Since it is the one you’ll be bumping into in ALL browsers, it is the one you will be working in front of most of the time assuming you are going to have browsers as part of your service.
What Google cares about
Google cares about Google.
Ignore open source. The open web. Search. People.
A company at the end of the day needs to deal with the fact that it is here to generate revenue for its shareholders. If open source or open web helps, then so be it. If it doesn’t, or there are other interests, then… well… that’s what gets done.
Google isn’t maintaining WebRTC out of the goodness of their heart. It is an essential part of the web, but is also a component they need for Google Meet and a few other, less important projects.
As such, the attention of the team maintaining libwebrtc is going to be almost always razor focused on what Google Meet needs in their roadmap. Their bugs. Their features.
Planning to do something Google Meet doesn’t need?

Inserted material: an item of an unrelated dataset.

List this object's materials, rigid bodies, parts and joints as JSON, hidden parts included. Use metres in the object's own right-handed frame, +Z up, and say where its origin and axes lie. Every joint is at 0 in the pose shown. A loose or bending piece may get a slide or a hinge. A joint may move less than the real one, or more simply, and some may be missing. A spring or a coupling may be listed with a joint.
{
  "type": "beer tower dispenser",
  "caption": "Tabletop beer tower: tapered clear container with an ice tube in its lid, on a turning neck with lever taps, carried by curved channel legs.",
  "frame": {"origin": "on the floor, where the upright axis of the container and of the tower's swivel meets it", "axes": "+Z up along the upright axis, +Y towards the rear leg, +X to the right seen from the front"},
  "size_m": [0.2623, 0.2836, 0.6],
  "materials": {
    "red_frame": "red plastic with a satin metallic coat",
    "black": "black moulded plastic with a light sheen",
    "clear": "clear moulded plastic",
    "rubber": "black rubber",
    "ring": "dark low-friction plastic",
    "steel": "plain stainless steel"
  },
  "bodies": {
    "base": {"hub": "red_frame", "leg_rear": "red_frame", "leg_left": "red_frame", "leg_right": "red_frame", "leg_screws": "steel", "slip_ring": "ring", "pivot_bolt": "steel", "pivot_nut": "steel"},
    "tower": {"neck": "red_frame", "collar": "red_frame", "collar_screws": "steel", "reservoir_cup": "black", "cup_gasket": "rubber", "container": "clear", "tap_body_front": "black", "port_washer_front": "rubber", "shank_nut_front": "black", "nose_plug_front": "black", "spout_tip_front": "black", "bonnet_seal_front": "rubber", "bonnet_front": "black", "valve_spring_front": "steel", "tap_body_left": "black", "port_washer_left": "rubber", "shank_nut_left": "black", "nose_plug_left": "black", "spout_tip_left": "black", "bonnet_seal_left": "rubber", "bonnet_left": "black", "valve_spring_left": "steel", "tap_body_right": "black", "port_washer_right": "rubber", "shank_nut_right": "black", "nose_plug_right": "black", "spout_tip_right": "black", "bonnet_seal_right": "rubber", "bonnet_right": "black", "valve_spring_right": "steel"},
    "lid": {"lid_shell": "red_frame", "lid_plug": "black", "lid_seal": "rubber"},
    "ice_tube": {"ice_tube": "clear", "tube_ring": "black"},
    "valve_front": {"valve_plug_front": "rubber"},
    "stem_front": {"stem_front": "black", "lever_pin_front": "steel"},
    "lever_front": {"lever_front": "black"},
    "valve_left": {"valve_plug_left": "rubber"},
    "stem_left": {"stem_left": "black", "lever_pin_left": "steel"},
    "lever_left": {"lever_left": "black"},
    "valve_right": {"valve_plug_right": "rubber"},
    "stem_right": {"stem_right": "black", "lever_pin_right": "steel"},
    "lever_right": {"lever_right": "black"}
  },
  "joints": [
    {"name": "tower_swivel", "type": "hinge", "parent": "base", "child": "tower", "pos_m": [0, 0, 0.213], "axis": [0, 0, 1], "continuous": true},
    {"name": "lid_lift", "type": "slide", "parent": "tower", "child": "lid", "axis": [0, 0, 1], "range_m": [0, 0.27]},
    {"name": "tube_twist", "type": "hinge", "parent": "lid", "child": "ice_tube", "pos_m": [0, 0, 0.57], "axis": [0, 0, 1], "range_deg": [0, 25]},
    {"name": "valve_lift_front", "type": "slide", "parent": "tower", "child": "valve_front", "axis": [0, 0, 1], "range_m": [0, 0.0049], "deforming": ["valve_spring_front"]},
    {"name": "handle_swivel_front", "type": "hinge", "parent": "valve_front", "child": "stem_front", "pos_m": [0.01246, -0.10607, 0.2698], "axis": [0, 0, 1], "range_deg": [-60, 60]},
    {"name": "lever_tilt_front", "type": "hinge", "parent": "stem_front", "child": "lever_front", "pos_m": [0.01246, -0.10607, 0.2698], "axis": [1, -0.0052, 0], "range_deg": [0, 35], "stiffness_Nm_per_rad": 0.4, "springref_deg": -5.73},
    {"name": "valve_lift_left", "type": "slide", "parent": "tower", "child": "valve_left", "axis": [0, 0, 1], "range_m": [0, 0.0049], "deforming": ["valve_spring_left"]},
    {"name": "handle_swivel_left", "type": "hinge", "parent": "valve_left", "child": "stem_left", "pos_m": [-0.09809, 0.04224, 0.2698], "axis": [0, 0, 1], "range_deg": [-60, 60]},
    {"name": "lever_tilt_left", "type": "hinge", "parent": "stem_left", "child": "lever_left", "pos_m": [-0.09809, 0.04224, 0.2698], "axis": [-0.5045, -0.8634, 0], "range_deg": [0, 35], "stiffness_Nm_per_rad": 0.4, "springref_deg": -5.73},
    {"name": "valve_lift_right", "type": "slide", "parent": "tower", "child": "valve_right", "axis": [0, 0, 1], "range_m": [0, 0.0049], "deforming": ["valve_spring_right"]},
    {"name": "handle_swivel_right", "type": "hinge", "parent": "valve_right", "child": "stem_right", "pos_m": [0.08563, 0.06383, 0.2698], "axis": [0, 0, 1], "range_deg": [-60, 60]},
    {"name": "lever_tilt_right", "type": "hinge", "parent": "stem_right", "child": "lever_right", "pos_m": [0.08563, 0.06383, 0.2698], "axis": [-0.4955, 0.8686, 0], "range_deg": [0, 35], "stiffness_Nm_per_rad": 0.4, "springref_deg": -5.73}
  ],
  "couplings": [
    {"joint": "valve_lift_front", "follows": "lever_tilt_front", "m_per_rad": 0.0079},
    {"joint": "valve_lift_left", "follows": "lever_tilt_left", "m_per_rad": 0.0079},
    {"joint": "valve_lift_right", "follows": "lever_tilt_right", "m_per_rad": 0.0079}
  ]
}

Does libwebrtc/Chrome support it or is it clunky or broken in that area? If it is broken, then you are in a world of pain… because the team at libwebrtc probably won’t have the attention span to assist you with it.
When to go against the tide?
That’s a good question.
When should you go against the tide and develop something that is far remote from what Google Meet is doing, with requirements that are different and even go against the requirements of Google Meet on the part that deals with media processing?
I guess the answer is when your team is savvy enough and experienced enough with developing WebRTC products. Not just using open source tools, but in looking at the internals and low level components of WebRTC.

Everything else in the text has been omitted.